A useful impulse to successful business are my five books on management and leadership, which were published in six languages (a. o. Arabic and Korean). Great pleasure to me is also teaching strategy and leadership to students and postgraduates at some European universities and so pointing out the critical tasks and issues soon enough.

 

2. Can you share an experience or specific moment that made you lose/gain confidence regarding consulting business leaders, managers, and employees?

Losing confidence at the utmost I do when managers think they could delegate their job of motivating their employees by sending them in a 3-day workshop and then it is done. Therefore I only accept cooperation with clients on a rather long-term basis as a conjoint way of development top down.

On this way I really gained confidence in the effect of consulting and training, when I did leadership-training the first time over some years with a group of master craftsmen in a big elevator-company. After some years the one and the other of their younger employees came into the training as now they had become master themselves.

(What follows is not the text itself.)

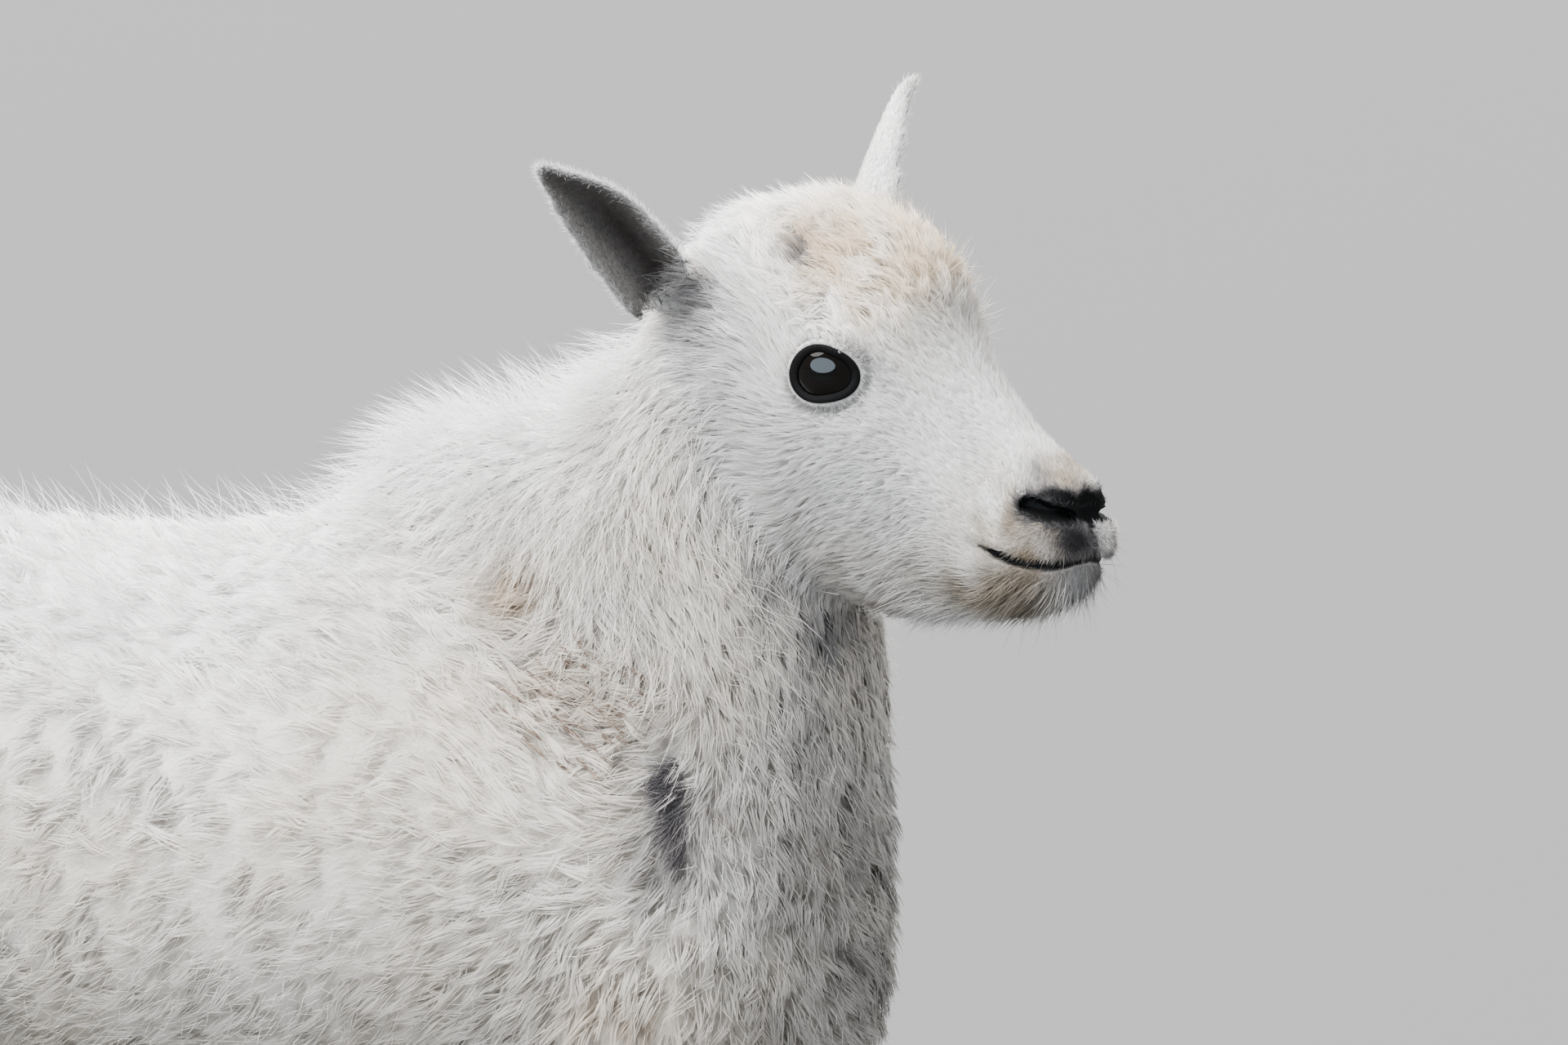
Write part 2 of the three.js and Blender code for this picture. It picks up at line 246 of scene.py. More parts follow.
class Finish:
    def __init__(self, name, **settings):
        self.material = bpy.data.materials.new(name)
        self.material.use_nodes = True
        self.tree = self.material.node_tree
        self.shader = next(n for n in self.tree.nodes if n.type == "BSDF_PRINCIPLED")
        for socket, value in settings.items():
            self.use(socket.replace("_", " "), value)

    def give(self, socket, value):
        if isinstance(value, Wire):
            self.tree.links.new(value.socket, socket)
        elif socket.type == "RGBA" and len(value) == 3:
            socket.default_value = (*value, 1)
        else:
            socket.default_value = value

    def node(self, kind, settings=None, sockets=None, out=0):
        made = self.tree.nodes.new(kind)
        for name, value in (settings or {}).items():
            setattr(made, name, value)
        for key, value in (sockets or {}).items():
            self.give(made.inputs[key], value)
        return Wire(self, made.outputs[out])

    def use(self, socket, value):
        self.give(self.shader.inputs[socket], value)

    def math(self, operation, *values):
        return self.node("ShaderNodeMath", {"operation": operation}, dict(enumerate(values)))

    def attribute(self, name, out="Color"):
        return self.node("ShaderNodeAttribute", {"attribute_name": name}, out=out)

    def place(self, scale=(1, 1, 1)):
        here = self.node("ShaderNodeTexCoord", out="Object")
        return self.node("ShaderNodeMapping", None, {"Vector": here, "Scale": scale})

    def noise(self, scale, detail, where=None):
        sockets = {"Vector": where or self.place(), "Scale": scale, "Detail": detail}
        return self.node("ShaderNodeTexNoise", None, sockets, out="Fac")

    def blend(self, mode, share, first, second):
        settings = {"data_type": "RGBA", "blend_type": mode, "clamp_factor": True}
        return self.node("ShaderNodeMix", settings, {0: share, 6: first, 7: second}, out=2)

    def bump(self, height, strength, distance):
        sockets = {"Height": height, "Strength": strength, "Distance": distance}
        return self.node("ShaderNodeBump", None, sockets)


print("frame loaded")

# Skin: the flesh solids joined, smoothed, and drawn in by the depth of the coat

skinForm = {
    "nodes": ["head", "neck", "trunk", "tail", "ear_left", "ear_right",
              "leg_fore_left", "leg_fore_right", "leg_hind_left", "leg_hind_right"],
    "swell": 0.5, "earSwell": 1.2,  # mm, so that the parts meet
    "grain": 2.9,  # mm between points before the face is refined
    "fillers": [  # balls in the eye socket, the nostril, the seat of the horn bud and the mouth: middle, radii
        ((-6, 30.7, -3.7), (16.6, 16.6, 16.6)), ((92.5, 11.5, -6), (8.5, 7, 7)),
        ((-36, 27.5, 26.5), (6, 6, 6)), ((90, 12, -25), (16, 9, 7)),
    ],
    "bodyRounds": 90, "bodyShare": 0.7, "rounds": 18, "there": 0.6, "back": -0.62,  # smoothing
    "keptFaces": 0.4, "islandAngle": 72, "islandMargin": 0.002,
    "fineRound": [(34, 55), (19, 74)],  # what is divided at each step: mm round the eye, and mm forward of here
}
regionNames = ["head", "neck", "trunk", "tail", "ear", "foreleg", "hindleg"]
depths = {  # of the coat over the skin, mm: the same all over, or changing forward or upward
    "head": ([-100, -55, -20, 5, 30, 55, 80, 98, 112], [11, 9.5, 7, 4.2, 3.2, 2.6, 2, 1.3, 1]),
    "neck": 7.5, "trunk": 9, "tail": 7, "ear": 0.9,
    "foreleg": ([25, 50, 130, 180, 240, 300], [0.3, 0.9, 2.2, 4, 7, 9]),
    "hindleg": ([25, 50, 140, 200, 260, 320], [0.3, 0.9, 2.2, 4, 7, 9]),
}
facePlaces = {"eye": (1, 45, -2), "lid": (1, 44, -2), "bud": (-36, 27, 22), "muzzle": (85, 0, -14), "earBase": (-62, 38, 0)}
ears = {  # root and tip in the head's frame, how much longer than the solid, how far the tip is bent, in mm
    "left": {"root": (-63, 41, -4), "tip": (-103, 111, 56), "more": 6.5, "bend": (-5, -1.5, 0)},
    "right": {"root": (-76, -36, -15), "tip": (-108, -110, 31), "more": 1, "bend": (0, 0, -9)},
    "opens": (0.86, 0.48, -0.16), "length": 96, "narrowing": 0.34,
}
eye = {
    "middle": (-6, 30.7, -3.7), "gaze": (0.36, 0.92, 0.14), "radius": 15.5, "lean": 30,
    # outlines of the opening and of the black rim round it: mm forward and up from its middle
    "opening": [(-10.2, -0.8), (-7.2, 4.9), (0, 7.5), (5.9, 4.7), (10.0, -0.8), (5.4, -7.0), (-1.9, -8.5), (-8.4, -5.8)],
    "rim": [(-11.8, -0.5), (-8, 6.3), (-0.5, 9.2), (6.6, 6.2), (11.6, -1.4), (7.6, -7.6), (-1.5, -9.9), (-9, -7)],
    "lid": ([-2.2, -0.6, 0, 0.6, 1.4], [-3.5, -2.4, 0.35, 0.95, 1.2]),  # mm outside the opening, mm over the ball
    "reach": 27,  # mm from the eye's middle that the lids are shaped
}


def addCopy(body, node, swell):
    piece = bmesh.new()
    piece.from_mesh(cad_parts[node].data)
    bmesh.ops.remove_doubles(piece, verts=piece.verts, dist=1e-5)
    piece.normal_update()
    for vertex in piece.verts:
        vertex.co += vertex.normal * swell * mm
    part = bpy.data.meshes.new("part")
    piece.to_mesh(part)
    piece.free()
    body.from_mesh(part)
    bpy.data.meshes.remove(part)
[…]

They were so curious, what could go on in these trainings, as their bosses always had come back with a changed behaviour and did change quite some parts of the organization’s culture. Hence developing leadership, communication, strategy, culture and organization never should be seen as a project but as a process with trusted partners.

 

3. In what areas do you think nowadays schools/universities around the world could improve when teaching students in terms of leadership and teamwork? What advice would you give them?

They could and should improve by taking the so called “soft-skills” more serious and important and stop to pay only lip-service to these tasks. Beside the “hard-skills” connected with finance and efficiency, which dominate the curricula and foster the greed without moral in sick organizations with sickening competition and mobbing, they should become aware, that these personal skills are not only “nice to have”, but crucial qualities in an ethical economy.

 

4. What guidelines would you give teachers and coaches to help building up student´s organizational- and time management skills?

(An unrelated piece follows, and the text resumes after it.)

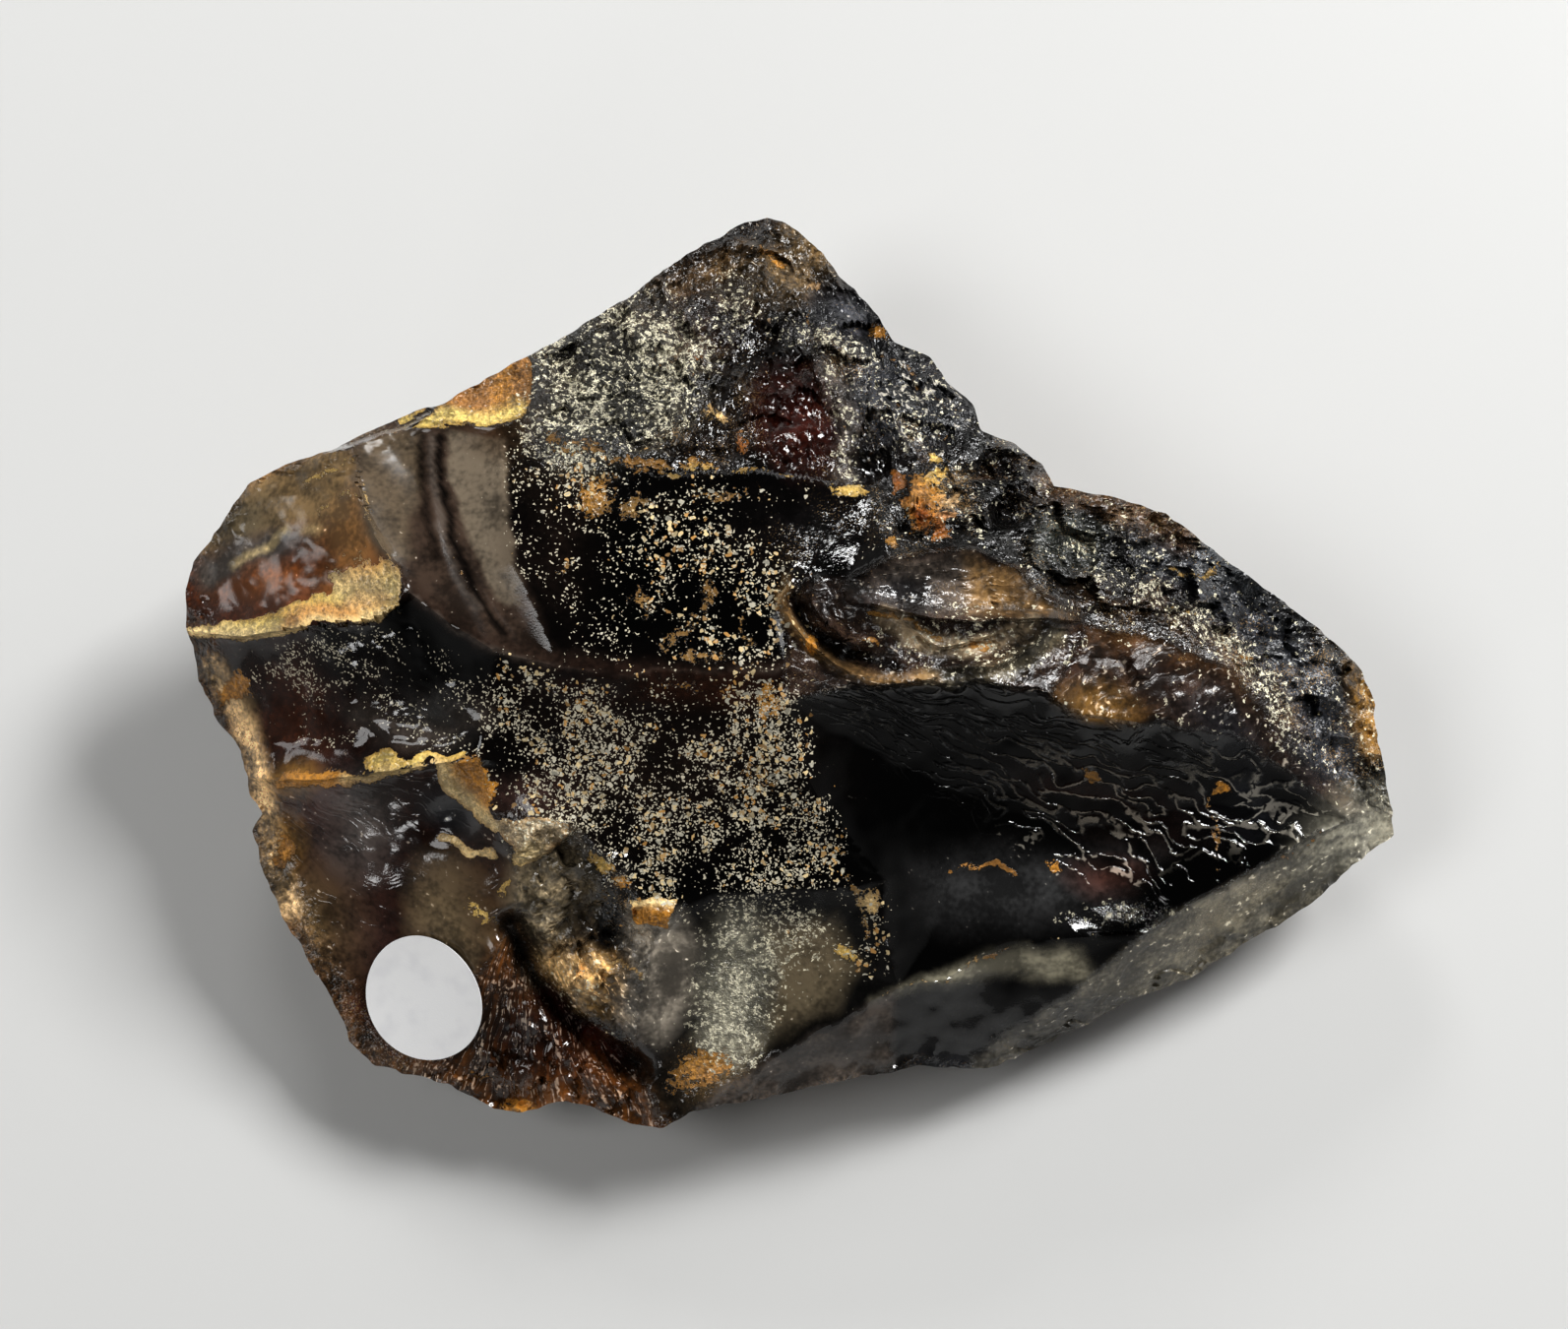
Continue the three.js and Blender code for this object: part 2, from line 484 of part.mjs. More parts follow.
// Every corner of a ring is given to the rim point whose direction is nearest to it.
function ringRound(ring, rim) {
  const points = rim.map(([u, v]) => ringPoint(ring, Math.atan2(v, u)));
  for (const corner of ring) {
    const turns = rim.map(([u, v]) => {
      const turn = Math.atan2(v, u) - Math.atan2(corner[1], corner[0]);
      return Math.abs(Math.atan2(Math.sin(turn), Math.cos(turn)));
    });
    points[turns.indexOf(Math.min(...turns))] = corner;
  }
  return points;
}

// Triangles between two rings of points that run the same way round.
function zip(outer, inner, index) {
  let a = 0;
  let b = 0;
  while (a < outer.length || b < inner.length) {
    const [here, there] = [outer[a % outer.length], inner[b % inner.length]];
    const stepOuter = b >= inner.length
      || (a < outer.length && (a + 1) / outer.length <= (b + 1) / inner.length);
    if (stepOuter) {
      a += 1;
      index.push(here, there, outer[a % outer.length]);
    } else {
      b += 1;
      index.push(here, there, inner[b % inner.length]);
    }
  }
}

// How far the wall is sunk between lumps of a size [across, in height]: from 0 to 1.
function hollowness(u, v, height, [across, high]) {
  return 0.5 - 0.5 * noise(u / across, v / across, height / high);
}

function buildStone() {
  const positions = [];
  const index = [];
  const add = (u, v, height) => {
    positions.push(...place(u, v, height).toArray());
    return positions.length / 3 - 1;
  };
  const outline = [...OUTLINE].reverse();
  const rimCount = 6 * TOP_RINGS;
  const rim = evenlyRound(outline, rimCount);

  // The top: ring k of a hexagonal disc holds 6k points, each ring a shrunken outline.
  const taken = [];
  const rimHeights = [];
  let inner = [add(0, 0, topHeight(0, 0))];
  for (let k = 1; k <= TOP_RINGS; k += 1) {
    const ring = [];
    for (let i = 0; i < 6 * k; i += 1) {
      const [ru, rv] = between(rim, (i * TOP_RINGS) / k);
      const spacing = Math.min(Math.hypot(ru, rv) / TOP_RINGS, WIDEST_TRIANGLE);
      const scaled = [(ru * k) / TOP_RINGS, (rv * k) / TOP_RINGS];
      const [u, v] = k < TOP_RINGS ? snapToRidge(...scaled, spacing, taken) : scaled;
      const height = topHeight(u, v);
      if (k === TOP_RINGS) rimHeights.push(height);
      ring.push(add(u, v, height));
    }
    for (let sector = 0; sector < 6; sector += 1) {
      for (let i = 0; i < k; i += 1) {
        const a = ring[sector * k + i];
        const b = ring[(sector * k + i + 1) % ring.length];
        const c = inner[(sector * (k - 1) + i) % inner.length];
        index.push(a, b, c);
        if (i < k - 1) index.push(b, inner[(sector * (k - 1) + i + 1) % inner.length], c);
      }
    }
    inner = ring;
  }

  // The walls: from the rim in to the belly, and on to the flat base.
  const belly = ringRound([...BELLY].reverse(), rim);
  const base = ringRound([...BASE].reverse().map(([u, v]) => [u, v, 0]), rim);
  const addWall = (from, to, firstSink) => {
    for (let step = 1; step <= WALL_RINGS; step += 1) {
      const share = step / WALL_RINGS;
      const sink = mix(firstSink, 1, share);
      const ring = from.map((point, i) => {
        const [u, v, height] = point.map((value, axis) => mix(value, to[i][axis], share));
        const lumps = WALL_LUMPS * hollowness(u, v, height, WALL_LUMP_SIZE);
        const grain = WALL_GRAIN * hollowness(u, v, height, WALL_GRAIN_SIZE);
        const inset = 1 - sink * (lumps + grain);
        return add(u * inset, v * inset, height);
      });
      zip(inner, ring, index);
      inner = ring;
    }
  };
  addWall(rim.map(([u, v], i) => [u, v, rimHeights[i]]), belly, 0);
  addWall(belly, base, 1);

  // The base: one flat face.
  const flat = inner.map((i) => new THREE.Vector2(positions[3 * i], positions[3 * i + 1]));
  for (const [a, b, c] of THREE.ShapeUtils.triangulateShape(flat, [])) {
    index.push(inner[a], inner[c], inner[b]);
  }
  return closedGeometry(positions, index);
}

function closedGeometry(positions, index) {
  const geometry = new THREE.BufferGeometry();
  geometry.setAttribute('position', new THREE.Float32BufferAttribute(positions, 3));
  geometry.setIndex(index);
  geometry.computeVertexNormals();
  return geometry;
}

// ---- the sticker -----------------------------------------------------------------------------

// The point of the top straight below a plan point, and the direction that the stone faces there.
const topPoint = (u, v) => place(u, v, topHeight(u, v));

function topNormal(u, v, span) {
  const across = topPoint(u + span, v).sub(topPoint(u - span, v));
  const along = topPoint(u, v + span).sub(topPoint(u, v - span));
  return across.cross(along).normalize();
}

// The plan point that a point of space leans back to.
function planOf(point) {
  const rise = point.z - PLAN_HEIGHT;
  const share = 1 - rise * TAPER;
  return [
    TAPER_AXIS[0] + (point.x - TAPER_AXIS[0]) / share,
    TAPER_AXIS[1] + (point.y + rise * FORWARD_LEAN - TAPER_AXIS[1]) / share,
  ];
}

function buildSticker() {
  const normal = topNormal(...STICKER_CENTRE, STICKER_RADIUS / 2);
  const centre = topPoint(...STICKER_CENTRE);
  const across = new THREE.Vector3(0, 1, 0).cross(normal).normalize();
  const along = normal.clone().cross(across);
  const positions = [];
  const index = [];
  const sheet = (lift) => {
    const first = positions.length / 3;
    for (let ring = 0; ring <= STICKER_RINGS; ring += 1) {
      const count = ring === 0 ? 1 : STICKER_SECTORS;
      for (let i = 0; i < count; i += 1) {
        const turn = (2 * Math.PI * i) / STICKER_SECTORS;
        const radius = (STICKER_RADIUS * ring) / STICKER_RINGS;
        const flat = centre.clone().addScaledVector(across, radius * Math.cos(turn))
          .addScaledVector(along, radius * Math.sin(turn));
        positions.push(...topPoint(...planOf(flat)).addScaledVector(normal, lift).toArray());
      }
    }
    return first;
  };
  const pointOf = (first, ring, i) => (ring === 0 ? first
    : first + 1 + (ring - 1) * STICKER_SECTORS + (i % STICKER_SECTORS));
  const under = sheet(STICKER_GAP);
  const over = sheet(STICKER_GAP + STICKER_THICKNESS);
  for (let i = 0; i < STICKER_SECTORS; i += 1) {
    for (let ring = 0; ring < STICKER_RINGS; ring += 1) {
      for (const [first, upwards] of [[over, true], [under, false]]) {
        const a = pointOf(first, ring, i);
        const b = pointOf(first, ring + 1, i);
        const c = pointOf(first, ring + 1, i + 1);
        const d = pointOf(first, ring, i + 1);
        index.push(...(upwards ? [a, b, c] : [a, c, b]));
        if (ring > 0) index.push(...(upwards ? [a, c, d] : [a, d, c]));
      }
    }
    const [a, b] = [pointOf(under, STICKER_RINGS, i), pointOf(under, STICKER_RINGS, i + 1)];
    const [c, d] = [pointOf(over, STICKER_RINGS, i), pointOf(over, STICKER_RINGS, i + 1)];
    index.push(a, b, d, a, d, c);
  }
  return closedGeometry(positions, index);
}

// ---- the part --------------------------------------------------------------------------------

const amber = new THREE.Mesh(
  buildStone(),
  new THREE.MeshStandardMaterial({ color: 0x2a1209, roughness: 0.12, metalness: 0 }),
);
amber.name = 'amber';

const sticker = new THREE.Mesh(
  buildSticker(),
  new THREE.MeshStandardMaterial({ color: 0xf2f2f0, roughness: 0.7, metalness: 0 }),
);
sticker.name = 'sticker';

// The origin is under the middle of the whole lump.
const box = new THREE.Box3().setFromObject(amber);
const middle = box.getCenter(new THREE.Vector3());
const group = new THREE.Group();
group.add(amber, sticker);
group.position.set(-middle.x, -middle.y, 0);

export default group;
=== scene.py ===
"""A raw lump of blue amber with a round paper sticker, dressed for rendering.

The stone is drawn in a plan, in millimetres, as the CAD part is: chains of ridge points, each
[across, back, height], bound the flake scars of the top, and every scar is a sheet stretched
between its ridges and hollowed in the middle.  The same plan, evaluated on a much finer mesh and
with the finer relief added, makes the visible stone.  Colours and weights painted on the plan say
where the resin glows, where it is flecked, crusted or orange, and where it splinters.  Some of
these colours are painted reflections, highlights, glints and shade on smooth faces and ridges.
"""
import math
from collections import namedtuple

import bpy
import numpy as np
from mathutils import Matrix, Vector


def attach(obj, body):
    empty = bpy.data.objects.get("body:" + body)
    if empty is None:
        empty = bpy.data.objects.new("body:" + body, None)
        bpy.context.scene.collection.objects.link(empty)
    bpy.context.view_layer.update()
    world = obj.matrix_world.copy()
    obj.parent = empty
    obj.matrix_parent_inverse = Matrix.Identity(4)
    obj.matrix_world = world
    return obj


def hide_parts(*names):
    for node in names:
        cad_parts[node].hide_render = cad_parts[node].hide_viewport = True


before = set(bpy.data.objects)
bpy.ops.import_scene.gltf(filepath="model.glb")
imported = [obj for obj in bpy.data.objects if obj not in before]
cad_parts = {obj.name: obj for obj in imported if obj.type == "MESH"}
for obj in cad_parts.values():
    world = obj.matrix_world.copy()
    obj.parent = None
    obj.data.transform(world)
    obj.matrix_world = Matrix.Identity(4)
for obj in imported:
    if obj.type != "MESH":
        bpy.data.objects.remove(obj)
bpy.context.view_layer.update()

# ---- driving sizes, in millimetres of the plan -----------------------------------------------

MM = 0.001                       # the scene is in metres
PLAN_HEIGHT = 20.0               # the plan is drawn at this height
FORWARD_LEAN = 0.2126            # the lump leans to the front by this much for each rise
TAPER = 1 / 352.1                # and narrows by this share for each millimetre of rise
TAPER_AXIS = (-0.7, 0.77)
PLAN_SHIFT = (-0.0244, -1.2523)  # from the plan's middle to the middle of the lump
CAMERA_ELEVATION = math.radians(78)

TOP_RINGS = 138                  # rings of triangles from the middle of the top to its rim
WALL_RINGS = 11                  # rings from the rim to the belly, and from there to the base
POINT_SPACING = 0.38             # the most that the points of the top lie apart
SNAP_SHARE = 0.42                # points this near a ridge, in spacings, move onto it
SHARP_EDGE = math.radians(38)    # edges that turn by more than this are shaded sharp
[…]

These skills should become oriented on a personal work-life-balance instead of being a fitness-training for the pursuit of greed and career.

 

5. Many people are struggling with overwhelming demands and pressure at school and work every day. Could you share with pupils, students, and young professionals one or two strategies how to overcome challenges faster?

Maybe first not to look how to overcome challenges faster, but first look if it is a challenge worth to overcome with your personal qualities and talents and perspectives for a fulfilled life.

So first check honestly your personal abilities and talents. For this you could imagine your last point of no return, which someday will be your funeral: What would you like to hear (if you could) from speakers like your partners, kids, friends at this point? This should become your priorities number one. By the way I never did hear of a successful manager as his last words: “Oh, I should have spent more time in the office…”

 

6. What would you say are success factors when it comes to effective communication between teachers/superior and students/employees?

To speak at the same level of partnership and not top-down or vice versa.

Not to speak out accusations or orders – but personal perceptions, feelings, wishes. (More about this is to be found under the key-word “non-violent communication” or in the writings of P. Watzlawick and V. Satir.)

 

7. How do you define success?

To love what you do and what the outcome is of your acting.

 

8. What personal life principles made you become successful?

To do what I think is best to transfer my talents and abilities into activities which leave a mark. (Without looking out for the mainstream or waiting for allowance and permits.)

 

9. What advice would you give students and young adults in order for them to achieve what they want?

Become aware if you really want it by heart and by your critical mind – or if you just follow a trend, a fashion, a promoted life-style.

 

Thank you very much for the Interview, Mr Hendrich.